The characteristics of trans-nationally operating trafficker networks, as presented here, are questioned by research in social sciences. While their existence is not denied, their manifestation, number, omnipotence, and the motivations attributed to them have to be questioned. Ideological fallacies connected or even equated with ethnic groups such as the Rroma are often the source of those myths. Furthermore, connecting child trafficking to Rroma has to be critically examined. The stereotype of Rroma as child traffickers dates back to their arrival in Western Europe, and is in part based on the racist notion that Rroma actively recruit young people for their criminal gangs.
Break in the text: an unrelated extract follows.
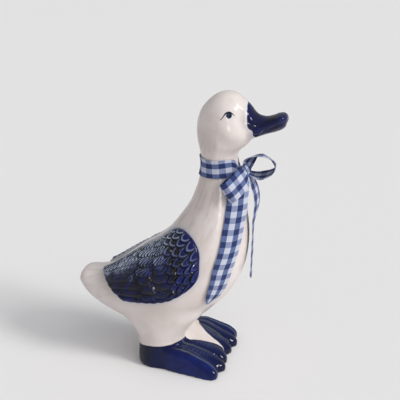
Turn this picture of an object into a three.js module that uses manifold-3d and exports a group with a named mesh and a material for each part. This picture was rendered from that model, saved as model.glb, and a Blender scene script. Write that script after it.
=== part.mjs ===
// Porcelain duck figurine with a gingham ribbon tied round its neck.
// Millimetres, +Z up. The duck faces +X, its right side is at -Y.
// The origin is on the ground, in the middle of the bounding box.
import * as THREE from "three";
import { mergeVertices } from "three/addons/utils/BufferGeometryUtils.js";
import Module from "manifold-3d";

const wasm = await Module();
wasm.setup();

const degree = Math.PI / 180;

// Colours of the glaze and of the ribbon
const glazeWhite = 0xe9e4dc;
const gingham = 0x5a6d9c;

// Trunk, neck and head: one tube of rings. Each station gives the point on the back,
// the point on the breast side, half the width, and how far the widest part sits
// toward the breast side (egg).
const trunkStations = [
  { at: "tail end", back: [-69.6, 55.6], front: [-70.3, 52.8], half: 4.5, egg: 0 },
  { at: "tail rim", back: [-68.6, 57.6], front: [-69.7, 50.2], half: 9.0, egg: 0 },
  { at: "tail lip", back: [-66.0, 59.2], front: [-67.4, 46.4], half: 12.6, egg: 0 },
  { at: "tail", back: [-59.0, 59.8], front: [-61.5, 40.2], half: 17.0, egg: 0 },
  { at: "tail root", back: [-49.5, 62.0], front: [-50.3, 33.4], half: 21.5, egg: 0 },
  { at: "rump", back: [-36.5, 70.8], front: [-35.0, 27.3], half: 27.0, egg: 0.05 },
  { at: "saddle", back: [-23.5, 80.6], front: [-13.5, 24.2], half: 30.5, egg: 0.08 },
  { at: "back", back: [-12.5, 87.8], front: [9.0, 28.0], half: 31.0, egg: 0.08 },
  { at: "shoulder", back: [-4.5, 95.4], front: [26.0, 40.5], half: 30.0, egg: 0.06 },
  { at: "breast", back: [2.3, 104.2], front: [37.8, 54.5], half: 27.5, egg: 0.05 },
  { at: "chest", back: [7.7, 112.2], front: [45.4, 72.6], half: 24.0, egg: 0.05 },
  { at: "throat", back: [10.8, 119.2], front: [47.5, 91.5], half: 20.3, egg: 0.03 },
  { at: "neck root", back: [13.6, 127.4], front: [45.6, 109.8], half: 17.0, egg: 0 },
  { at: "low neck", back: [15.3, 135.4], front: [42.2, 124.4], half: 14.4, egg: 0 },
  { at: "neck", back: [15.7, 142.0], front: [39.6, 138.0], half: 13.0, egg: 0 },
  { at: "neck top", back: [14.3, 148.8], front: [39.4, 148.0], half: 13.0, egg: 0 },
  { at: "jaw", back: [13.0, 155.0], front: [45.5, 153.3], half: 14.6, egg: -0.06 },
  { at: "cheek", back: [12.4, 161.4], front: [48.8, 159.0], half: 16.0, egg: -0.08 },
  { at: "eye", back: [13.0, 168.0], front: [47.6, 166.4], half: 16.3, egg: -0.08 },
  { at: "brow", back: [14.8, 173.8], front: [45.8, 173.4], half: 15.4, egg: -0.08 },
  { at: "forehead", back: [18.0, 178.8], front: [44.6, 179.0], half: 13.2, egg: -0.05 },
  { at: "crown", back: [22.4, 183.0], front: [42.0, 183.2], half: 9.8, egg: -0.02 },
  { at: "top", back: [27.8, 186.2], front: [37.6, 186.3], half: 5.2, egg: 0 },
  { at: "peak", back: [31.4, 187.2], front: [34.4, 187.2], half: 1.6, egg: 0 },
];
const trunkSegments = 24;
const tailRound = 0.5;
const crownRound = 0.2;

// Bill: a broad upper half that overhangs a narrower lower one
const upperBillStations = [
  { at: "root", back: [43.0, 182.0], front: [44.5, 159.6], half: 10.4, egg: 0.25 },
  { at: "face", back: [47.9, 178.6], front: [48.8, 160.8], half: 10.0, egg: 0.25 },
  { at: "slope", back: [52.4, 174.2], front: [52.6, 162.5], half: 9.1, egg: 0.25 },
  { at: "waist", back: [57.0, 171.3], front: [57.0, 164.0], half: 8.4, egg: 0.2 },
  { at: "spoon", back: [62.0, 171.9], front: [62.6, 166.2], half: 8.6, egg: 0 },
  { at: "nail", back: [66.6, 174.0], front: [67.8, 168.2], half: 8.0, egg: -0.1 },
  { at: "tip", back: [69.6, 173.2], front: [70.1, 169.6], half: 5.0, egg: -0.1 },
];
const lowerBillStations = [
  { at: "root", back: [42.0, 170.0], front: [46.0, 155.8], half: 10.0, egg: -0.2 },
  { at: "corner", back: [49.0, 169.0], front: [51.2, 157.8], half: 9.3, egg: -0.2 },
  { at: "middle", back: [56.0, 169.6], front: [57.8, 160.4], half: 7.9, egg: -0.3 },
  { at: "front", back: [62.0, 170.6], front: [63.4, 162.6], half: 7.6, egg: -0.3 },
  { at: "tip", back: [66.8, 171.6], front: [68.0, 165.4], half: 5.8, egg: -0.3 },
  { at: "end", back: [68.6, 171.4], front: [69.2, 167.8], half: 3.4, egg: 0 },
];

const billSegments = 12;
const billRound = 0.7;

// Legs: flat rings from the heel on the ground up into the belly. side is the distance of the
// ring's middle from the duck's own middle.
const legStations = [
  { at: "ground", back: [-24.9, 0], front: [5.0, 0], half: 13.2, egg: 0, side: 14.8 },
  { at: "heel", back: [-25.1, 6], front: [5.6, 7], half: 12.9, egg: 0, side: 14.8 },
  { at: "ankle", back: [-24.9, 12.5], front: [6.4, 14.5], half: 11.8, egg: 0, side: 14.6 },
  { at: "shank", back: [-25.7, 19], front: [7.4, 21.5], half: 12.3, egg: 0, side: 14.2 },
  { at: "knee", back: [-30.4, 26], front: [11.4, 28], half: 13.9, egg: 0, side: 13.5 },
  { at: "thigh", back: [-37.5, 34], front: [18.6, 36], half: 15.9, egg: 0, side: 12.5 },
  { at: "hip", back: [-38.5, 44], front: [20.0, 46], half: 17.3, egg: 0, side: 12.3 },
  { at: "waist", back: [-34.0, 56], front: [16.0, 58], half: 17.6, egg: 0, side: 12.6 },
];
const legSegments = 18;
const legRound = 0.5;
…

Regarding the de facto trafficking of children, social science studies convey a more complex notion of this subject and point out that crimes such as incitement to beg and steal or alleged child trafficking are often permeated by various morals in the analysis and assessment by authorities, who don’t appropriately consider the perspectives and motivations of those affected, and instead force on them their own ideas of organised begging, criminal networks, or of child trafficking. Structural differences of the involved societies and the resulting reasons for a migration are given too little consideration. In reality, behind begging children there are simply often only impoverished families, in which the children contribute to the family income and who therefore do not correspond to bourgeois notions of a normal family and childhood. Furthermore, the incomes from begging are very modest, which makes it unattractive for actual organised crime (see Cree/Clapton/Smith 2012, O’Connell Davidson 2011, Oude Breuil 2008, Tabin et al 2012).

  • RACE in Europe Project (2014) Trafficking for Forced Criminal Activities and Begging in Europe. Exploratory Study and Good Practice Examples. Anti-Slavery online vom 30.9.2014. http://www.antislavery.org/includes/documents/cm_docs/2014/r/race_europe_report.pdf
  • Cree, Viviene E./Clapton, Gary/Smith, Mark (2012) The Presentation of Child Trafficking in the UK: An Old and New Moral Panic? In: Br J Soc Work 44(2): 418-433.
  • O’Connell Davidson, Julia (2011) Moving children? Child trafficking, child migration, and child rights. In: Critical Social Policy 31(3):454-477.
  • Oude Breuil, Brenda Carina (2008) Precious children in a heartless world? The complexities of child trafficking in Marseille. In: Child Soc 22(3):223-234.
  • Tabin, Jean Pierre et al. (2012) Rapport sur la mendicité « rrom » avec ou sans enfant(s). Université de Lausanne.